Jika di dunia fiktif, Dee berhasil menghadirkan
sosok Kugy dengan dunia menulisnya, maka di dunia nyata, Allah telah mengadakan
sosok Wenny juga dengan dunia menulisnya.
Siapa
yang menduga bahwa aktivitas menulis menempati ruang spesial dalam hatiku.
Masih kuingat memori-memori dari kecil hingga beranjak remaja hal-hal yang
semakin lama, semakin menanamkan akar cintaku pada aktivitas menulis.
Dari
penuturan bapak dan ibuku, ketika ‘mudhun lemah’, aku memilih buku dan pulpen.
Ketika balita, aku pernah membuat ulah. Buku pembukuan bapakku, kucorat-coret
semauku. Tentu saja bapak yang bertugas sebagai juru tulis di kantor harus
merekap ulang hasil kerjanya dan aku diberi buku secara khusus untuk
bercorat-coret semauku itu.
Ketika
kelas V SD, aku mendapatkan diary mini pertamaku. Aku rutin menulis di lembar
demi lembar buku itu setiap harinya hingga genap satu tahun. Dari sanalah, aku
menjadi ketagihan untuk terus menulis diary. Mengganti buku demi buku diary
apabila telah terlewat habis halaman kosongnya. Seringkali aku terpesona
melihat pajangan buku-buku diary di etalase toko. Berharap dapat memilikinya
satu.
Sampai
sekarang aktivitas menulis diary tetap berlangsung. Bagiku, menulis diary sama
halnya update status-ku. Aku bisa update status tanpa kamuflase harapan
mendapat like atau comment orang lain.
Ketika
kelas VIII SMP, aku memiliki lima teman dekat yang kami menyebutnya sebagai The Errors. Dengan The Errors-lah, aku mempunya diary bersama. Ada Red Book, Green Book, Blue Book, Brown Book sesuai dengan warna sampul
bukunya. Setiap tiga hari berturut-turut buku diary bersama itu beralih tangan
pada masing-masing dari kami.
Sebelum
aku menyadari aku mencintai ‘menulis’, aku terlebih dulu menyadari mencintai ‘membaca’.

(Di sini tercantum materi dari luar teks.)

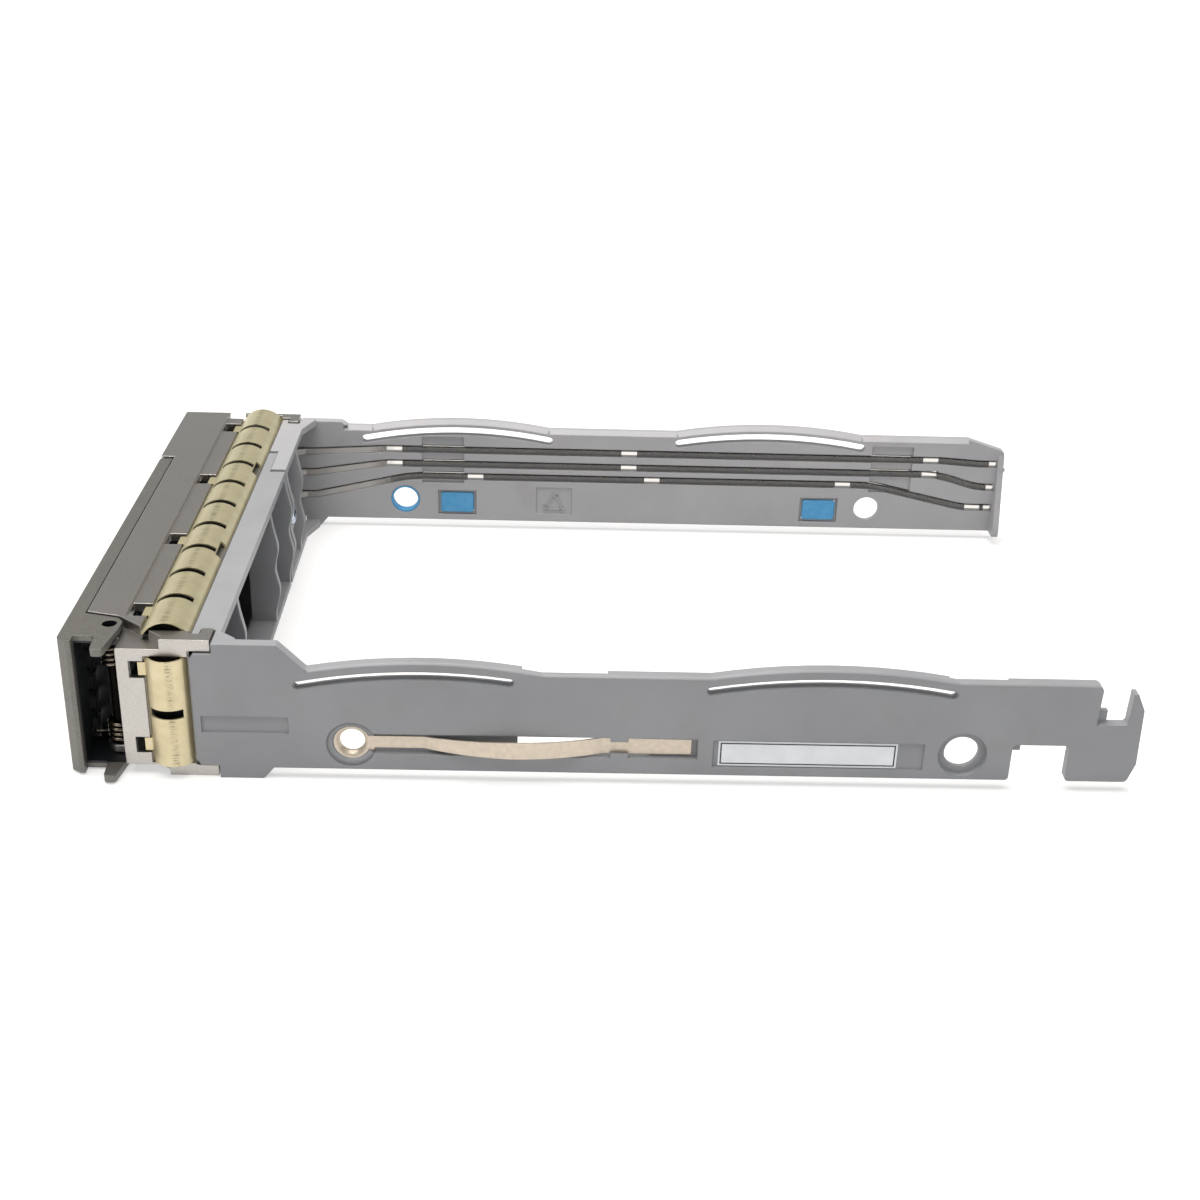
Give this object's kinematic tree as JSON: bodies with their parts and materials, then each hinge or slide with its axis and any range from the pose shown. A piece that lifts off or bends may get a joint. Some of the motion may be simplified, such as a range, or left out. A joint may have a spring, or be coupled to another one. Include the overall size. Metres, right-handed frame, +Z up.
{
  "type": "hot swap drive caddy",
  "caption": "Hot swap drive caddy: grey moulded side rails with light pipes behind a die-cast front cage with a hinged latch lever, contact finger strips and a release button.",
  "frame": {"origin": "middle of the footprint, on the plane that the cage and the rails' front block stand on", "axes": "+X from the lever face towards the rear hook and the back of the bay; +Y from the hinge side to the latch side; +Z up"},
  "size_m": [0.1776, 0.1097, 0.0268],
  "materials": {
    "rail_plastic": "moulded grey",
    "cage_casting": "grey metallic paint on a casting",
    "lever_casting": "warm grey metallic paint on a casting",
    "screw_steel": "bright plated",
    "pin_steel": "ground",
    "spring_steel": "plated wire",
    "contact_alloy": "tin-plated copper alloy, satin",
    "leaf_steel": "satin",
    "button_plastic": "moulded grey",
    "latch_plastic": "moulded grey",
    "damper_rubber": "blue elastomer",
    "label_film": "blank pale film",
    "clear_plastic": "clear moulded bar"
  },
  "bodies": {
    "caddy": {"frame_near": "rail_plastic", "frame_far": "rail_plastic", "joint_screw": "screw_steel", "front_cage": "cage_casting", "pivot_pin": "pin_steel", "torsion_spring_upper": "spring_steel", "torsion_spring_lower": "spring_steel", "latch_spring": "spring_steel", "finger_strip_top": "contact_alloy", "finger_strip_near": "contact_alloy", "finger_strip_far": "contact_alloy", "ground_spring": "leaf_steel", "damper_strip": "damper_rubber", "label_blank": "label_film", "light_pipe_upper": "clear_plastic", "light_pipe_middle": "clear_plastic", "light_pipe_lower": "clear_plastic"},
    "lever_body": {"lever": "lever_casting"},
    "button_body": {"release_button": "button_plastic"},
    "latch_body": {"latch": "latch_plastic"}
  },
  "joints": [
    {"name": "lever_hinge", "type": "hinge", "parent": "caddy", "child": "lever_body", "pos_m": [-0.0816, -0.0466, 0.0127], "axis": [0, 0, 1], "range_deg": [0, 50]},
    {"name": "button_push", "type": "slide", "parent": "caddy", "child": "button_body", "axis": [1, 0, 0], "range_m": [0, 0.002], "stiffness_N_per_m": 400, "springref_m": -0.001},
    {"name": "latch_slide", "type": "slide", "parent": "caddy", "child": "latch_body", "axis": [0, 1, 0], "range_m": [0, 0.002], "deforming": ["latch_spring"]}
  ],
  "couplings": [
    {"joint": "latch_slide", "follows": "button_push", "ratio": 1}
  ]
}
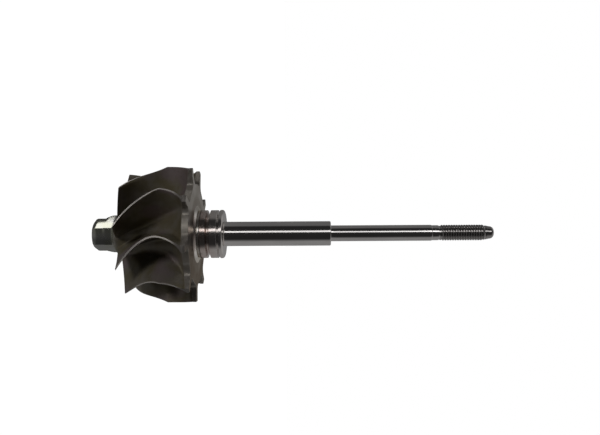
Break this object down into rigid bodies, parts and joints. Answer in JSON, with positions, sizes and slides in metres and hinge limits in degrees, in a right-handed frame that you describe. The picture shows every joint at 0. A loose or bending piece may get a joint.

Bapak dan ibuku memang tak pernah rutin membelikan aku dan adikku buku bacaan. Namun,
di mana ada buku bacaan, di situlah aku selalu tertarik. Siapa pun yang mempunyai
buku bacaan, kepadanya-lah aku akan meminjam. Aku bersyukur di SMP-ku, perpustakaan
benar-benar ‘hidup’. Aku kerap kali meminjam buku di sana. Buku yang sering
kupinjam adalah kumpulan novel Sapta Siaga karya Enid Blyton, Harry Potter
karya JK Rowling, kumpulan novel atau cerpen terbitan DAR! Mizan dan kumpulan
novel Putri Huan Zhu.
Bersama
The Errors juga-lah, aku mempunyai kebiasaan unik. Setiap selepas hari terakhir
ujian semester, kami berduyun-duyun ke toko penyewaan komik dan novel.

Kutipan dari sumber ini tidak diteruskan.